> [Stated exercise] Can you write out the whole listing exactly?

> [Source data]
--------

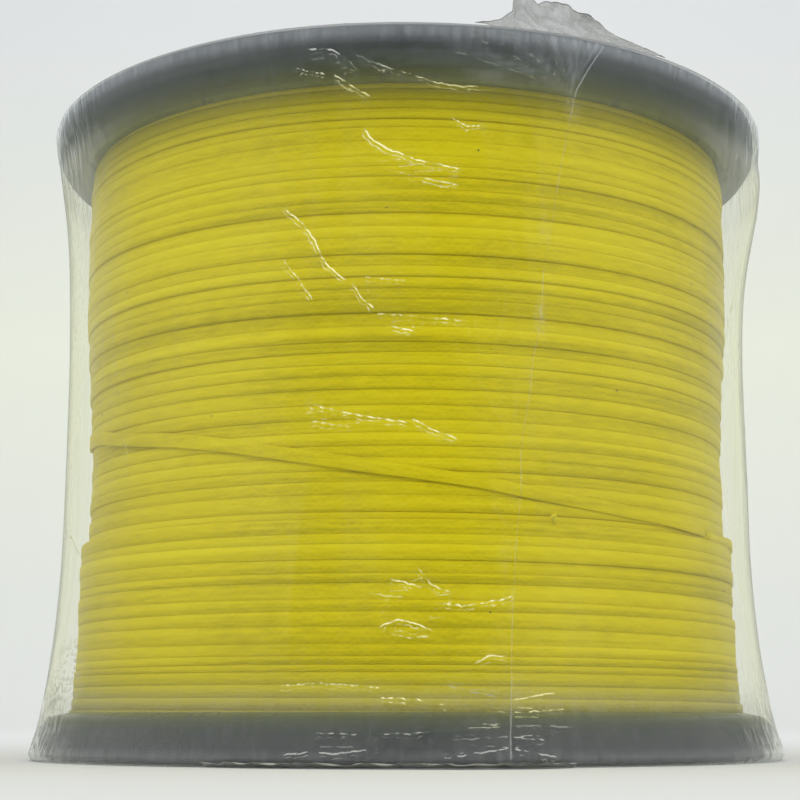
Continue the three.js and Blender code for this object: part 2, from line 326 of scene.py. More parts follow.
class Nodes:
    """A short way to write the nodes of a material or of the world."""

    def __init__(self, owner):
        owner.use_nodes = True
        self.owner = owner
        self.tree = owner.node_tree
        self.tree.nodes.clear()

    def add(self, kind, inputs=None, **settings):
        node = self.tree.nodes.new(kind)
        for key, value in settings.items():
            setattr(node, key, value)
        for key, value in (inputs or {}).items():
            if isinstance(value, Result):
                self.tree.links.new(value.socket, node.inputs[key])
            else:
                node.inputs[key].default_value = value
        return node

    def result(self, kind, inputs=None, output=0, **settings):
        return Result(self, self.add(kind, inputs, **settings).outputs[output])

    def place(self, output="Object"):
        return self.result("ShaderNodeTexCoord", output=output)

    def part(self, vector, axis):
        return self.result("ShaderNodeSeparateXYZ", {"Vector": vector}, axis)

    def stretched(self, vector, scale):
        return self.result("ShaderNodeMapping", {"Vector": vector, "Scale": scale})

    def noise(self, vector, scale, detail=3.0, roughness=0.5, distortion=0.0):
        """Noise at one scale for all directions, or at a scale for each of them."""
        if isinstance(scale, tuple):
            vector, scale = self.stretched(vector, scale), 1.0
        return self.result("ShaderNodeTexNoise", {
            "Vector": vector, "Scale": scale, "Detail": detail, "Roughness": roughness, "Distortion": distortion})

    def mix(self, factor, first, second, blend="MIX"):
        return self.result("ShaderNodeMix", {0: factor, 6: first, 7: second}, 2, data_type="RGBA", blend_type=blend)

    def bump(self, height, strength, distance, under=None):
        inputs = {"Height": height, "Strength": strength, "Distance": distance}
        if under:
            inputs["Normal"] = under
        return self.result("ShaderNodeBump", inputs)

    def principled(self, colour, roughness, **others):
        """A principled shader. The names of its other inputs have _ for spaces."""
        inputs = {"Base Color": colour, "Roughness": roughness}
        return self.result("ShaderNodeBsdfPrincipled", inputs | {
            key.replace("_", " "): value for key, value in others.items()})

    def done(self, shader, output="ShaderNodeOutputMaterial"):
        self.add(output, {"Surface": shader})
        return self.owner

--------

> [Right answer]
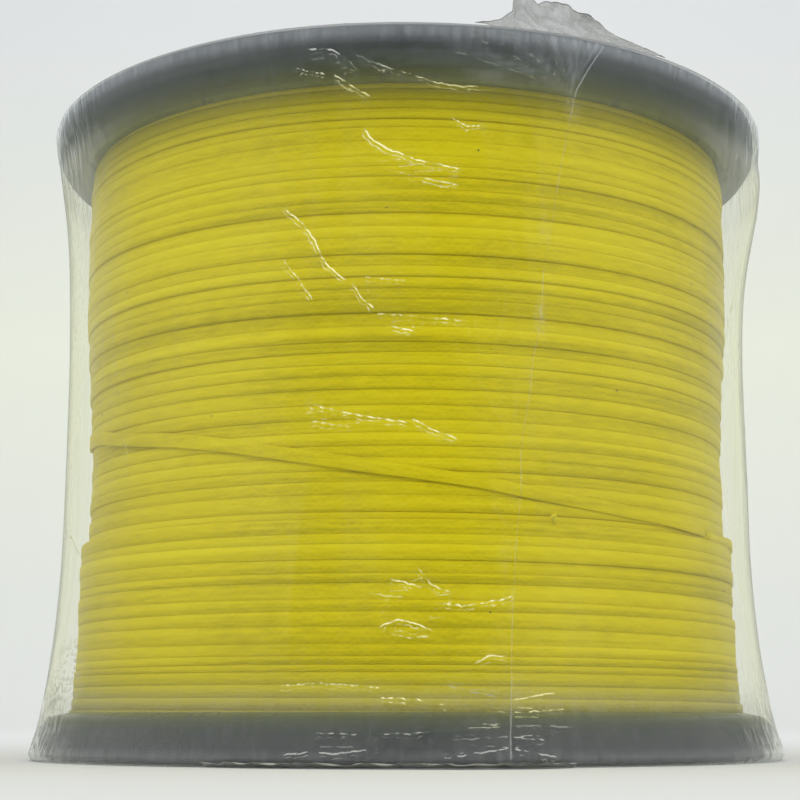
Continue the three.js and Blender code for this object: part 2, from line 326 of scene.py. More parts follow.
class Nodes:
    """A short way to write the nodes of a material or of the world."""

    def __init__(self, owner):
        owner.use_nodes = True
        self.owner = owner
        self.tree = owner.node_tree
        self.tree.nodes.clear()

    def add(self, kind, inputs=None, **settings):
        node = self.tree.nodes.new(kind)
        for key, value in settings.items():
            setattr(node, key, value)
        for key, value in (inputs or {}).items():
            if isinstance(value, Result):
                self.tree.links.new(value.socket, node.inputs[key])
            else:
                node.inputs[key].default_value = value
        return node

    def result(self, kind, inputs=None, output=0, **settings):
        return Result(self, self.add(kind, inputs, **settings).outputs[output])

    def place(self, output="Object"):
        return self.result("ShaderNodeTexCoord", output=output)

    def part(self, vector, axis):
        return self.result("ShaderNodeSeparateXYZ", {"Vector": vector}, axis)

    def stretched(self, vector, scale):
        return self.result("ShaderNodeMapping", {"Vector": vector, "Scale": scale})

    def noise(self, vector, scale, detail=3.0, roughness=0.5, distortion=0.0):
        """Noise at one scale for all directions, or at a scale for each of them."""
        if isinstance(scale, tuple):
            vector, scale = self.stretched(vector, scale), 1.0
        return self.result("ShaderNodeTexNoise", {
            "Vector": vector, "Scale": scale, "Detail": detail, "Roughness": roughness, "Distortion": distortion})

    def mix(self, factor, first, second, blend="MIX"):
        return self.result("ShaderNodeMix", {0: factor, 6: first, 7: second}, 2, data_type="RGBA", blend_type=blend)

    def bump(self, height, strength, distance, under=None):
        inputs = {"Height": height, "Strength": strength, "Distance": distance}
        if under:
            inputs["Normal"] = under
        return self.result("ShaderNodeBump", inputs)

    def principled(self, colour, roughness, **others):
        """A principled shader. The names of its other inputs have _ for spaces."""
        inputs = {"Base Color": colour, "Roughness": roughness}
        return self.result("ShaderNodeBsdfPrincipled", inputs | {
            key.replace("_", " "): value for key, value in others.items()})

    def done(self, shader, output="ShaderNodeOutputMaterial"):
        self.add(output, {"Surface": shader})
        return self.owner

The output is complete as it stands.